_DIRECTION_. Emit the entire listing verbatim.

----

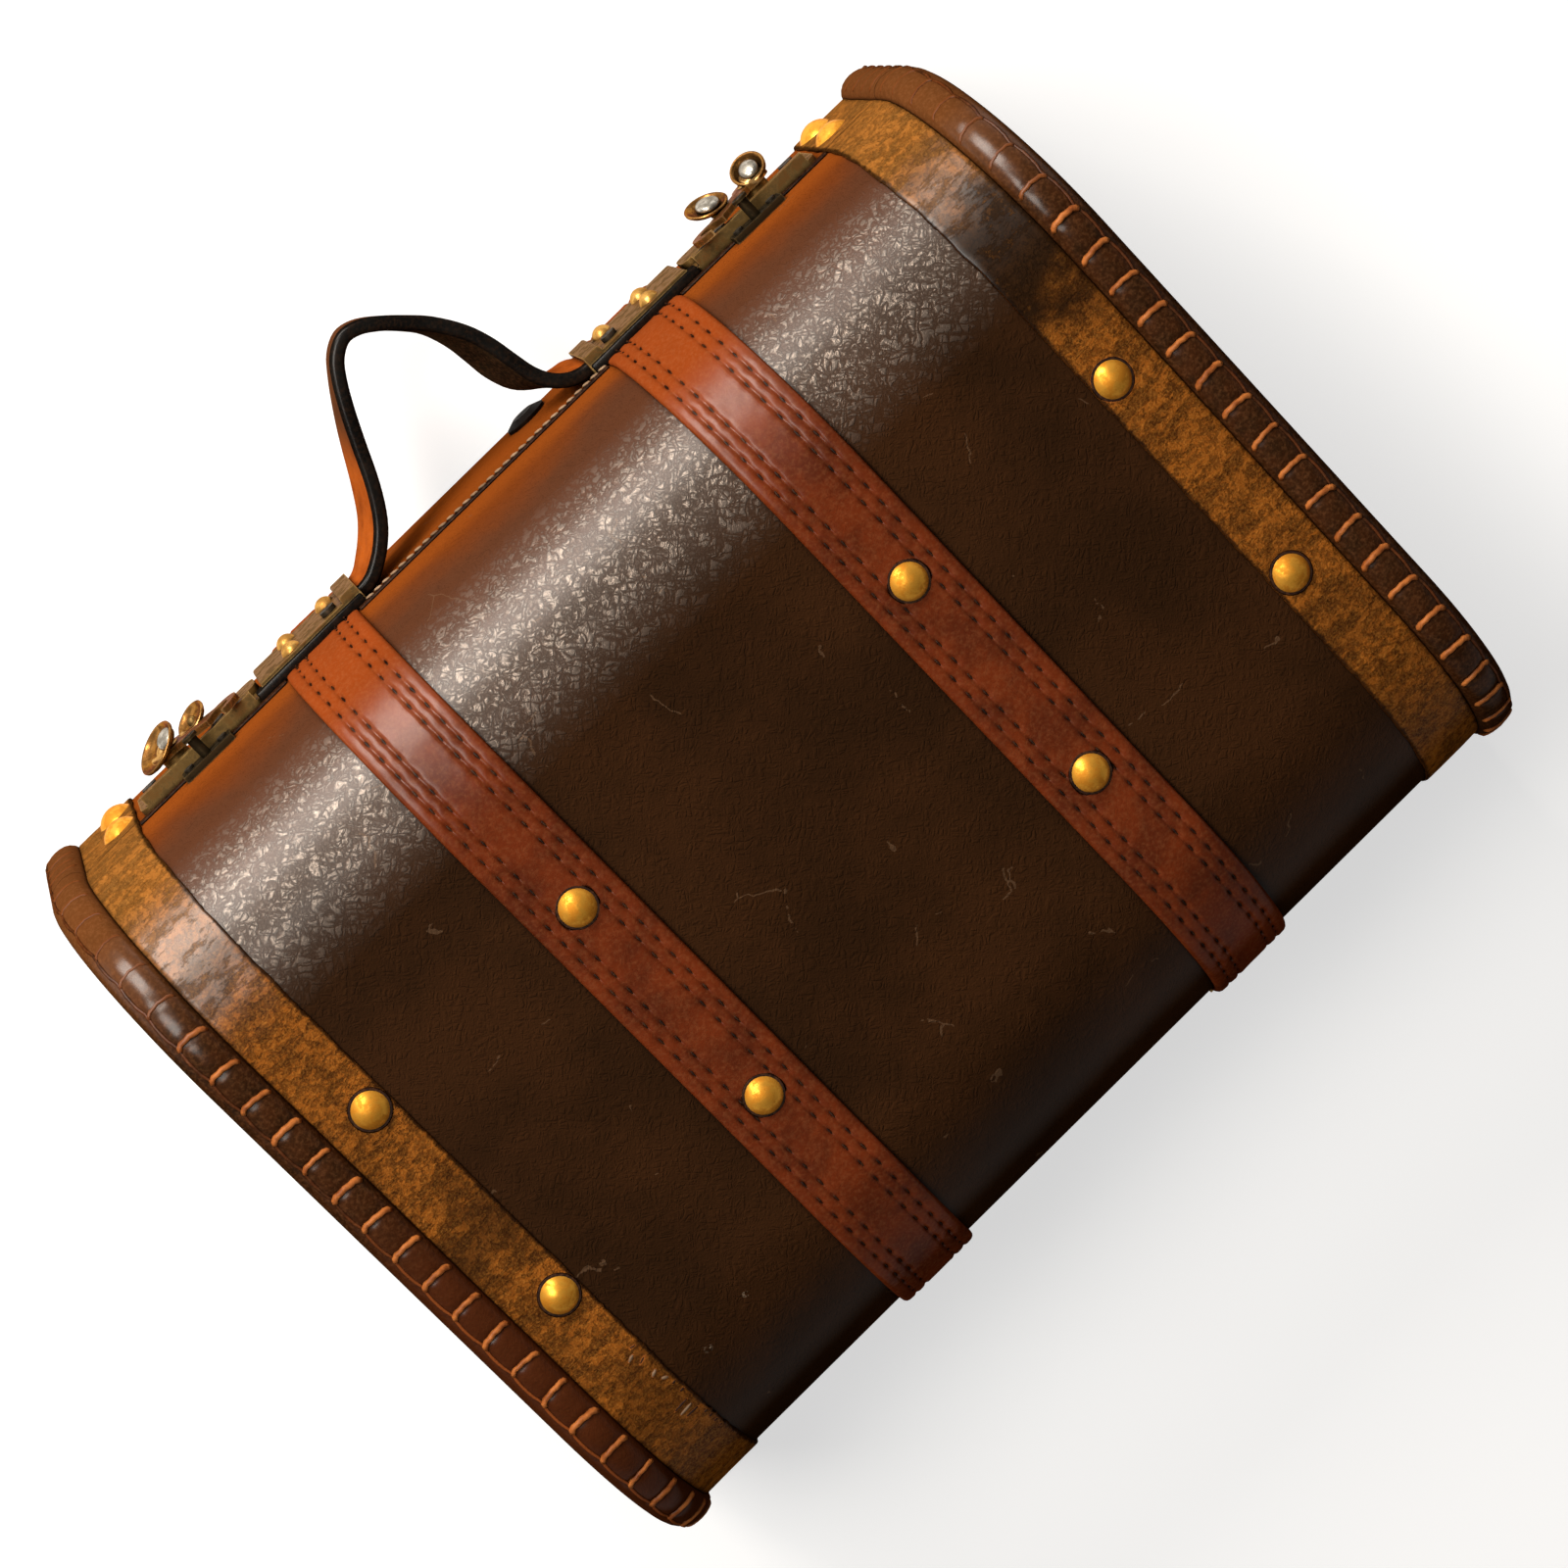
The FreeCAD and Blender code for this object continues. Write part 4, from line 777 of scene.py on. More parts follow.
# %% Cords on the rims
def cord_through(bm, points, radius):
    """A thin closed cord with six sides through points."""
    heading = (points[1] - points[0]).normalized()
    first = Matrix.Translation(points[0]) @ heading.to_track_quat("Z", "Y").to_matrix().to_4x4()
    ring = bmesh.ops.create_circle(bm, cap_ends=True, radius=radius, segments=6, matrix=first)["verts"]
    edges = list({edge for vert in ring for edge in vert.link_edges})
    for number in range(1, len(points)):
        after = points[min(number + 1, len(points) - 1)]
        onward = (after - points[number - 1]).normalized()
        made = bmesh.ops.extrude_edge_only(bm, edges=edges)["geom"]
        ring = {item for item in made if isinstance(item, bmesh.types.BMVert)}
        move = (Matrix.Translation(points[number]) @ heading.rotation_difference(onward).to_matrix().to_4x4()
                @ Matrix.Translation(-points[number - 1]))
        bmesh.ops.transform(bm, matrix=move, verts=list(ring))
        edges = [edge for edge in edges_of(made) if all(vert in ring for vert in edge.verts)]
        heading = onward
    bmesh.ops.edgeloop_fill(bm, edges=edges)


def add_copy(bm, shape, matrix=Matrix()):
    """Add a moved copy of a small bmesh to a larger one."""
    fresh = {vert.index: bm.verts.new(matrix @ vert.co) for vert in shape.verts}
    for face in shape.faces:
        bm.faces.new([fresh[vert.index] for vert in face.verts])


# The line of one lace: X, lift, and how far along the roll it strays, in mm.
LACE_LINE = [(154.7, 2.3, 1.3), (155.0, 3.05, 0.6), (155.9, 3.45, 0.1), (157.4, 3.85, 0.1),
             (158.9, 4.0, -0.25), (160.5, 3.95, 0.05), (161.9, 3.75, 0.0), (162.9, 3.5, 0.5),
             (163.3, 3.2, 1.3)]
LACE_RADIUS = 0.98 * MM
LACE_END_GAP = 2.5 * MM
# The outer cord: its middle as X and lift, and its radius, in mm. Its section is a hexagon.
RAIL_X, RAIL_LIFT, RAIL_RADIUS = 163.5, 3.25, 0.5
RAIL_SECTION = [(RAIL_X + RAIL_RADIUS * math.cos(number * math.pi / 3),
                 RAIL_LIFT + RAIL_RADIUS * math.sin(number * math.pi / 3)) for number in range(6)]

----

_FINISHED EXERCISE_.
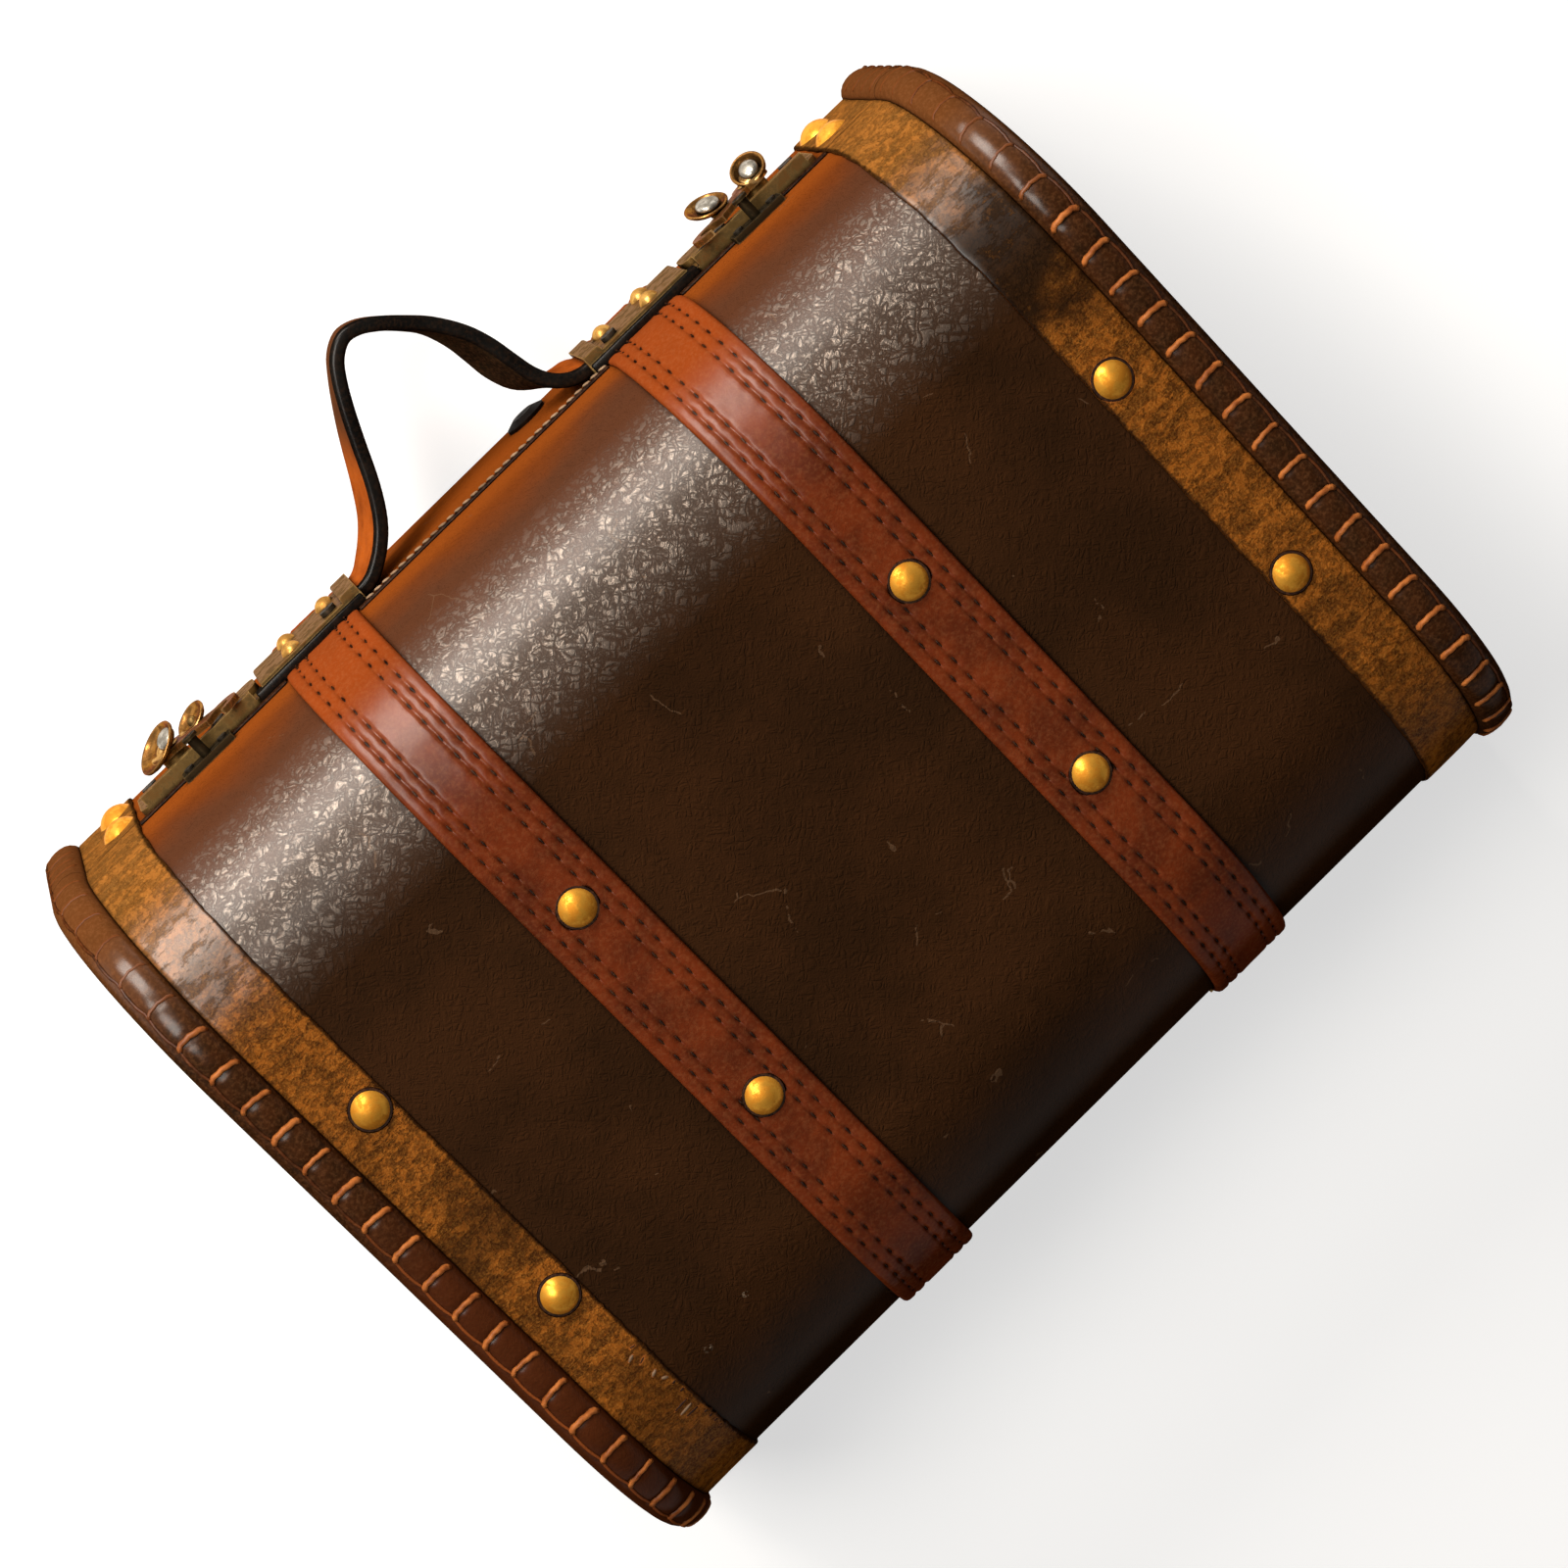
The FreeCAD and Blender code for this object continues. Write part 4, from line 777 of scene.py on. More parts follow.
# %% Cords on the rims
def cord_through(bm, points, radius):
    """A thin closed cord with six sides through points."""
    heading = (points[1] - points[0]).normalized()
    first = Matrix.Translation(points[0]) @ heading.to_track_quat("Z", "Y").to_matrix().to_4x4()
    ring = bmesh.ops.create_circle(bm, cap_ends=True, radius=radius, segments=6, matrix=first)["verts"]
    edges = list({edge for vert in ring for edge in vert.link_edges})
    for number in range(1, len(points)):
        after = points[min(number + 1, len(points) - 1)]
        onward = (after - points[number - 1]).normalized()
        made = bmesh.ops.extrude_edge_only(bm, edges=edges)["geom"]
        ring = {item for item in made if isinstance(item, bmesh.types.BMVert)}
        move = (Matrix.Translation(points[number]) @ heading.rotation_difference(onward).to_matrix().to_4x4()
                @ Matrix.Translation(-points[number - 1]))
        bmesh.ops.transform(bm, matrix=move, verts=list(ring))
        edges = [edge for edge in edges_of(made) if all(vert in ring for vert in edge.verts)]
        heading = onward
    bmesh.ops.edgeloop_fill(bm, edges=edges)


def add_copy(bm, shape, matrix=Matrix()):
    """Add a moved copy of a small bmesh to a larger one."""
    fresh = {vert.index: bm.verts.new(matrix @ vert.co) for vert in shape.verts}
    for face in shape.faces:
        bm.faces.new([fresh[vert.index] for vert in face.verts])


# The line of one lace: X, lift, and how far along the roll it strays, in mm.
LACE_LINE = [(154.7, 2.3, 1.3), (155.0, 3.05, 0.6), (155.9, 3.45, 0.1), (157.4, 3.85, 0.1),
             (158.9, 4.0, -0.25), (160.5, 3.95, 0.05), (161.9, 3.75, 0.0), (162.9, 3.5, 0.5),
             (163.3, 3.2, 1.3)]
LACE_RADIUS = 0.98 * MM
LACE_END_GAP = 2.5 * MM
# The outer cord: its middle as X and lift, and its radius, in mm. Its section is a hexagon.
RAIL_X, RAIL_LIFT, RAIL_RADIUS = 163.5, 3.25, 0.5
RAIL_SECTION = [(RAIL_X + RAIL_RADIUS * math.cos(number * math.pi / 3),
                 RAIL_LIFT + RAIL_RADIUS * math.sin(number * math.pi / 3)) for number in range(6)]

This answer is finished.